After the sodomy trial came the torment of Me Against the World, but that proved short-lived. When Death Row owner Suge Knight appeared on the scene to free the poor boy from prison with a bond of $1.4 million, Tupac eagerly joined Knight's organization, the most notorious gangsta-rap label in the business. His Death Row debut, All Eyez on Me, marked the ex-con's joyous return to bitch bashing and gun waving as he teamed up with a bevy of the most notorious gangsta rappers on the West Coast, including Snoop Doggy Dogg, Dr. Dre, and Tha Dogg Pound. Rap's very first #1 double album, it charted at number one the first week of its release this spring and moved five million copies before it started to slip. (Tupac's murder, however, catapulted it back from No. 69 to No. 18 on the September 26 Billboard Top 200.) While he was still celebrating the success of this album, he was caught riding with Suge in Vegas by a Cadillac bearing four unknown assailants. Immediately before that, he had reportedly been observed "beating and stomping" an unidentified man in a casino.

These facts make it tempting to accede to muralist Charles's aphorism with a loud amen. Yet neither the facts nor the aphorism tell the whole story of Shakur's murder. To end there is to succumb to the instinctive but misguided feeling that his death was somehow just. Accept that verdict and you lose sense of the social relations that made his fate not completely his own no matter how smart or despicable or self-pitying or filthy rich he may have been.

It was telling that immediately after Shakur's death, the only place you could readily find extended discussions and two-sided tributes were on urban contemporary radio stations and other black-identified media -- a fact that says less about Tupac's popularity than it does about the current place of hip-hop in the larger culture. Without doubt, rap has been the most influential musical genre of the past 15 years, yet for at least a third of that time the music has been steadily marginalized by hardcore performers like Tupac. Despite the sales figures, rap has lost its broad cultural impact and now affects only itself and its own fans rather than pop culture at large.
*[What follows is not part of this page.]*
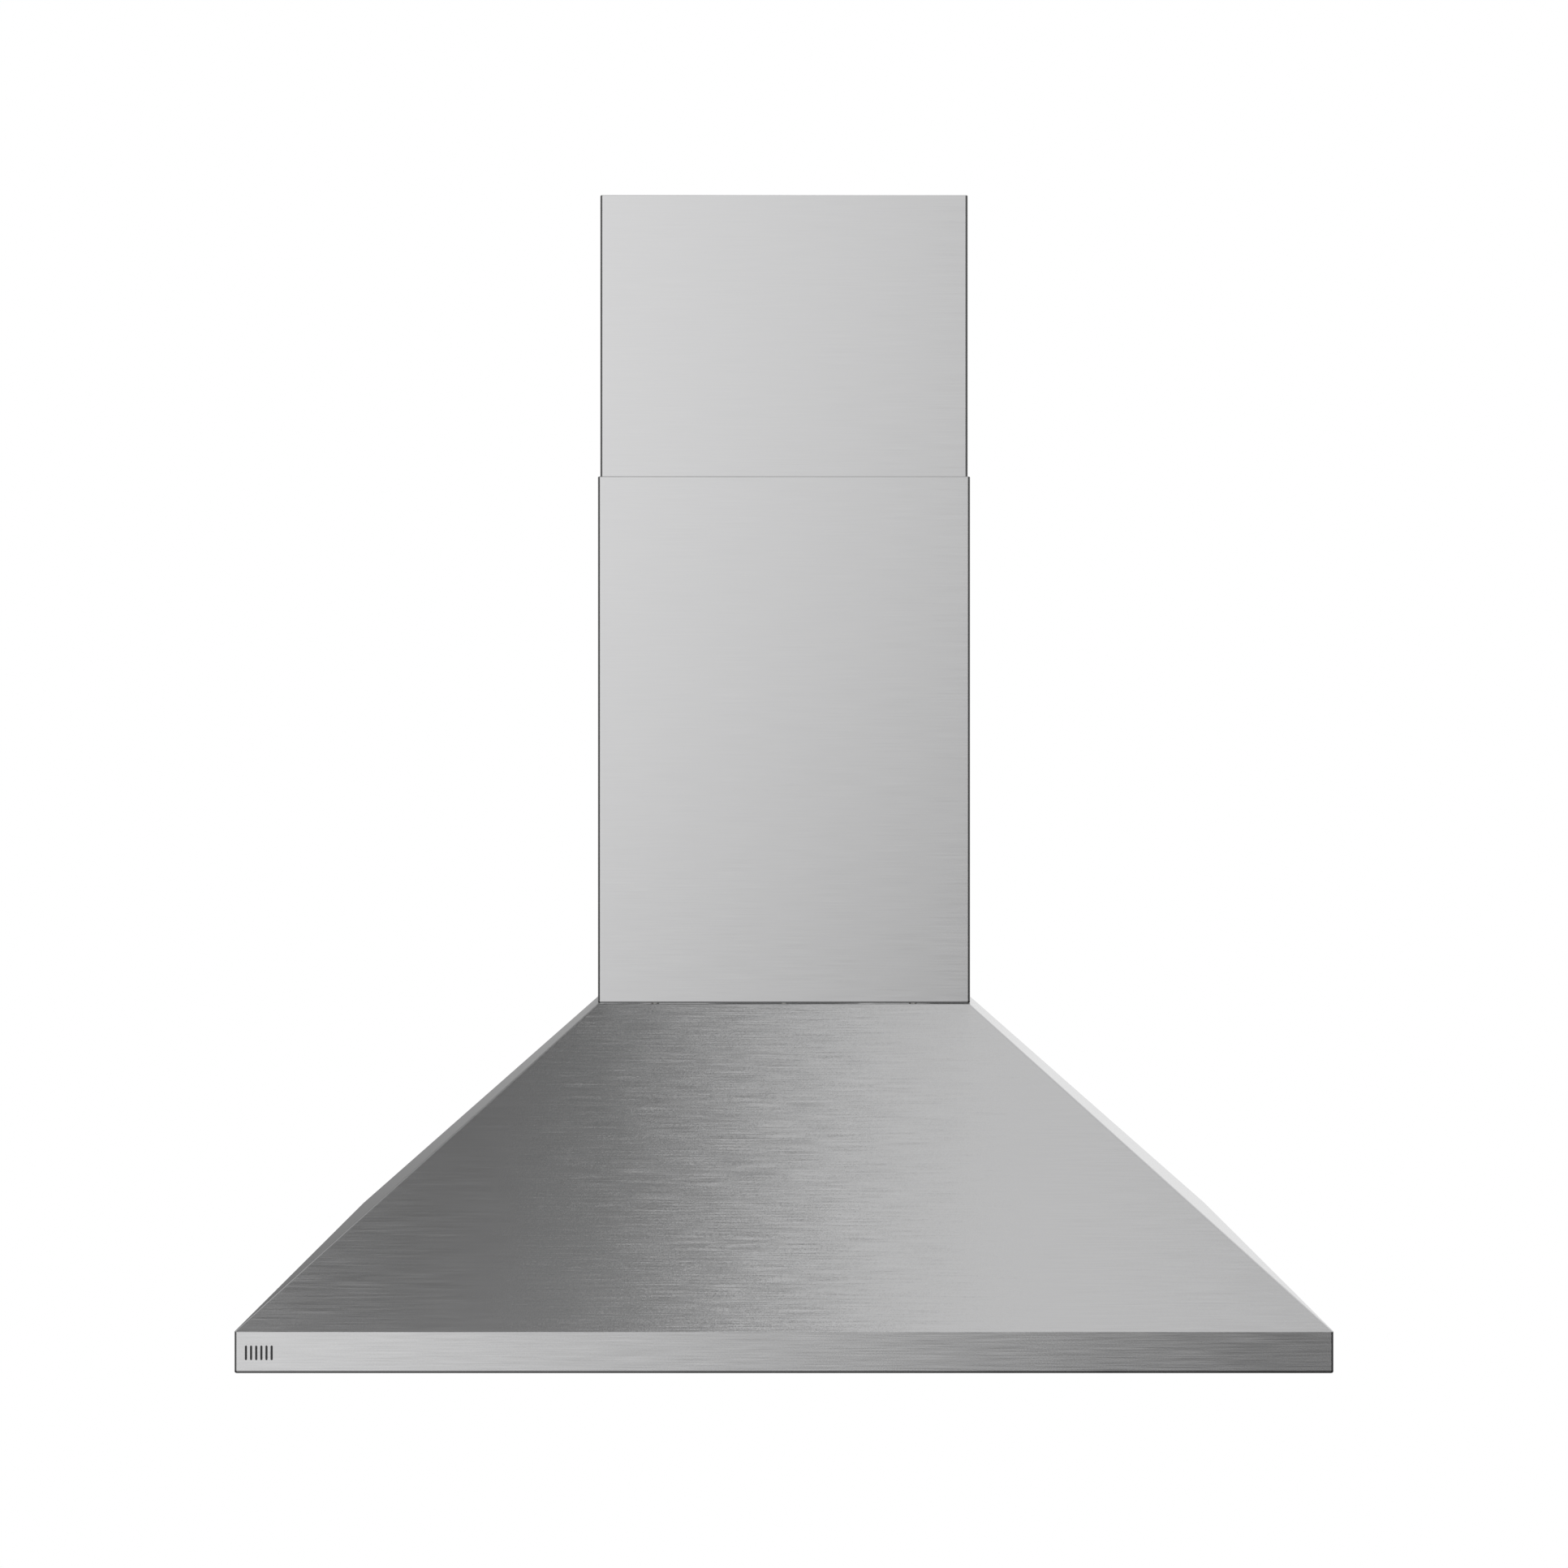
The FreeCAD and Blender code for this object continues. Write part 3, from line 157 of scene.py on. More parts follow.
def blendTones(add, factor, first, second):
    # first where the factor is 0, second where it is 1; the node's inputs 2 and 3 are plain numbers
    return add("ShaderNodeMix", {0: factor, 2: first, 3: second}, data_type="FLOAT").outputs[0]


def absolute(add, value):
    return mathNode(add, "ABSOLUTE", value)


def times(add, first, second):
    return mathNode(add, "MULTIPLY", first, second)


def minus(add, first, second):
    return mathNode(add, "SUBTRACT", first, second)


def inverse(add, mask):
    return minus(add, 1.0, mask)


def above(add, value, least):
    # 1 where the value is more than the least, 0 elsewhere
    return mathNode(add, "GREATER_THAN", value, least)


def total(add, *tones):
    result = tones[0]
    for tone in tones[1:]:
        result = mathNode(add, "ADD", result, tone)
    return result


def makeCamera():
    data = bpy.data.cameras.new("photoCamera")
    data.lens = cameraPlace["lens"]
    data.sensor_width = cameraPlace["sensor"]
    data.clip_end = cameraPlace["farthest"]
    camera = bpy.data.objects.new("photoCamera", data)
    camera.location = (0.0, -cameraPlace["distance"], cameraPlace["height"])
    camera.rotation_euler = (math.radians(90.0), 0.0, 0.0)   # level, looking along +y
    bpy.context.scene.collection.objects.link(camera)
    bpy.context.scene.camera = camera


def makeWorld():
    # white to the camera, an even fill on matt surfaces, and graded studio panels in the metal
    world = bpy.data.worlds.new("studioWorld")
    world.use_nodes = True
    bpy.context.scene.world = world
    add = newNodes(world.node_tree)
    direction = add("ShaderNodeTexCoord").outputs["Generated"]
    across, along, rise = add("ShaderNodeSeparateXYZ", {0: direction}).outputs
    panels = studioPanels
    ceiling, roomHigh, roomLow, wallSide, below = (
        total(add, *(ramp(add, across, *step) for step in panels[name]))
        for name in ("ceiling", "roomHigh", "roomLow", "wallSide", "below")
    )
    room = blendTones(add, ramp(add, rise, *panels["roomEdge"], shape="LINEAR"), roomLow, roomHigh)
    level = blendTones(add, ramp(add, along, *panels["wallEdge"]), room, wallSide)
    lower = blendTones(add, ramp(add, rise, *panels["belowEdge"]), level, below)
    # softly waving light from both sides, for the sheets that are seen from there
    reach = ramp(add, absolute(add, across), *panels["sideEdge"])
    phase = total(add, times(add, along, panels["waveAlong"]), times(add, rise, panels["waveRise"]))
    sides = times(add, reach, times(add, mathNode(add, "SINE", phase), panels["waveTone"]))
    graded = total(add, blendTones(add, ramp(add, rise, *panels["ceilingEdge"]), lower, ceiling), sides)
    graded = mathNode(add, "MAXIMUM", graded, panels["leastTone"])

    paths = add("ShaderNodeLightPath")
    toMetal = blendTones(add, paths.outputs["Is Glossy Ray"], studio["fillTone"], graded)
    toLens = mathNode(
        add, "MAXIMUM", paths.outputs["Is Camera Ray"], paths.outputs["Is Transmission Ray"]
    )
    strength = blendTones(add, toLens, toMetal, studio["backgroundTone"])
    back = add("ShaderNodeBackground", {"Color": plainWhite, "Strength": strength})
    add("ShaderNodeOutputWorld", {"Surface": back.outputs[0]})


def makeFloor():
    # a round pale floor far below the hood, white at its edge, that keeps a soft shadow
    turns = np.linspace(0.0, 2.0 * math.pi, studio["floorSides"], endpoint=False)
    rim = np.stack([np.cos(turns), np.sin(turns), np.zeros_like(turns)], axis=1) * studio["floorRadius"]
    rim[:, 2] = studio["floorHeight"]
    mesh = bpy.data.meshes.new("studioFloor")
    mesh.from_pydata(rim.tolist(), [], [tuple(range(len(turns)))])
    floor = bpy.data.objects.new("studioFloor", mesh)
    floor.visible_glossy = False   # the metal mirrors the world's panels alone
    bpy.context.scene.collection.objects.link(floor)
    material = bpy.data.materials.new("studioFloor")
    material.use_nodes = True
    add = newNodes(material.node_tree)
    tone = studio["floorTone"]
    matt = add("ShaderNodeBsdfDiffuse", {"Color": (tone, tone, tone, 1.0)})
    white = add("ShaderNodeEmission", {"Color": plainWhite, "Strength": studio["backgroundTone"]})
    flat = vectorNode(add, "MULTIPLY", add("ShaderNodeTexCoord").outputs["Object"], (1.0, 1.0, 0.0))
    start, end = studio["floorRadius"] * studio["fadeStart"], studio["floorRadius"] * studio["fadeEnd"]
    edge = ramp(add, lengthOf(add, flat), start, end, studio["floorWhite"], 1.0)
    seen = times(add, add("ShaderNodeLightPath").outputs["Is Camera Ray"], edge)
    mixed = add("ShaderNodeMixShader", {0: seen, 1: matt.outputs[0], 2: white.outputs[0]})
    under = add("ShaderNodeNewGeometry").outputs["Backfacing"]
    clear = add("ShaderNodeBsdfTransparent")   # from below, where the floor would hide the hood
    whole = add("ShaderNodeMixShader", {0: under, 1: mixed.outputs[0], 2: clear.outputs[0]})
    add("ShaderNodeOutputMaterial", {"Surface": whole.outputs[0]})
    mesh.materials.append(material)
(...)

Everything from The Fresh Prince of Bel Air to TV ads and Top 40 to other musical styles used to reflect hip-hop's influence. Now when the Chili Peppers or Beck borrow rap, it's decidedly Old School. It may seem odd that performers who spend their whole lives trying to live as large as possible should also struggle mightily to limit the appeal of their product, yet whether it's the bad buzz of Wu-Tang Clan-influenced East Coast rap, the smooth nastiness of Tupac's West Coast style, or any of the shifting permutations in between, this contradiction is seen as the price you pay for "keepin' it real."

For Tupac, of course, the price turned out to be a lot higher than that. The question now raging in the wake of his death is whether the cost of "real" is far too high for hip-hop in general. A steadily increasing group of disillusioned fans like myself have long thought the answer obvious. Beneath the self-destructive lifestyles and the lyrics that are occasionally racist, often homophobic, and almost always misogynistic and violent, "real" has crippled the music's aesthetic possibilities. It has served only to harden hip-hop's bunker mentality with elitist delusions, sterile uniformity, and the kind of cliquish intolerance that infests the most moribund subcultures.

And yet despite all that, there's no denying that "real" serves a purpose as code for blackness. It hardly matters whether or not all these artists have lived the gangbanging life to the extent that they claim; the details of what they're saying aren't as important as the fact that they're demonstrating solidarity with a community that shares their hardness, alienation, and anger. As long as the average black child lives in poverty and grows up with a far greater chance of being shot or sent to prison than of going to college, there will always be plenty of home-grown consumers and producers for deviant styles like gangsta.

And there's more to it than that. As was brought up by speakers in the hastily arranged "Hip-Hop Day of Atonement" organized by the Nation of Islam in Harlem two weeks ago, the "realness" issue is also supported to a large extent by a white infrastructure. The revisionist cant that hip-hop isn't "really black" grossly overstates the issue, but statistics do suggest that the greatest number of hip-hop consumers are indeed whites. One reason whites flock to this music is that, unlike dance or R&B, rap completely conforms to the rock-and-roll concepts of rebellion and authenticity -- in short, its performers live out the roles they play on stage. The Nation of Islam may have their own warped agenda, but they're right when they claim that negative stereotypes are encouraged in the industry because they meet the expectations of white consumers.

"If it's real, let somebody else represent it," Shakur told Vibe magazine a year and a half ago. But the color of his skin, the needs of the industry, the desire to get out of jail, the friends he never knew he had, all of it compelled him to renege. Much more recently, he told station KMEL in San Francisco, "You know how they say, `You've made your bed, now lie in it'? I tried to move. I can't move to no other bed. This is it."

Lately there has been a small musical surge pushing away from gangsta's red tide in the charts. It can be heard in artists and groups like the solid post-gangsta rapper Nas, the wildly successful crossover act the Fugees, even the return of A Tribe Called Quest. But looking down the same Billboard chart in which Tupac jumped 40 places, there's also the mixed-bag, alternative-style gangsta of Outkast, the annoying speed-rap gangsta of Bone Thugs-n-Harmony, the tired West Coast rehash of Do or Die -- and that's only in the Top 30. At the heart of hip-hop, the hardcore attitude still dominates and will continue to do so no matter how many times the Fugees multiply their platinum sales or a superstar's "realness" ends up costing him his life. Like Tupac said, for the foreseeable future, this is it.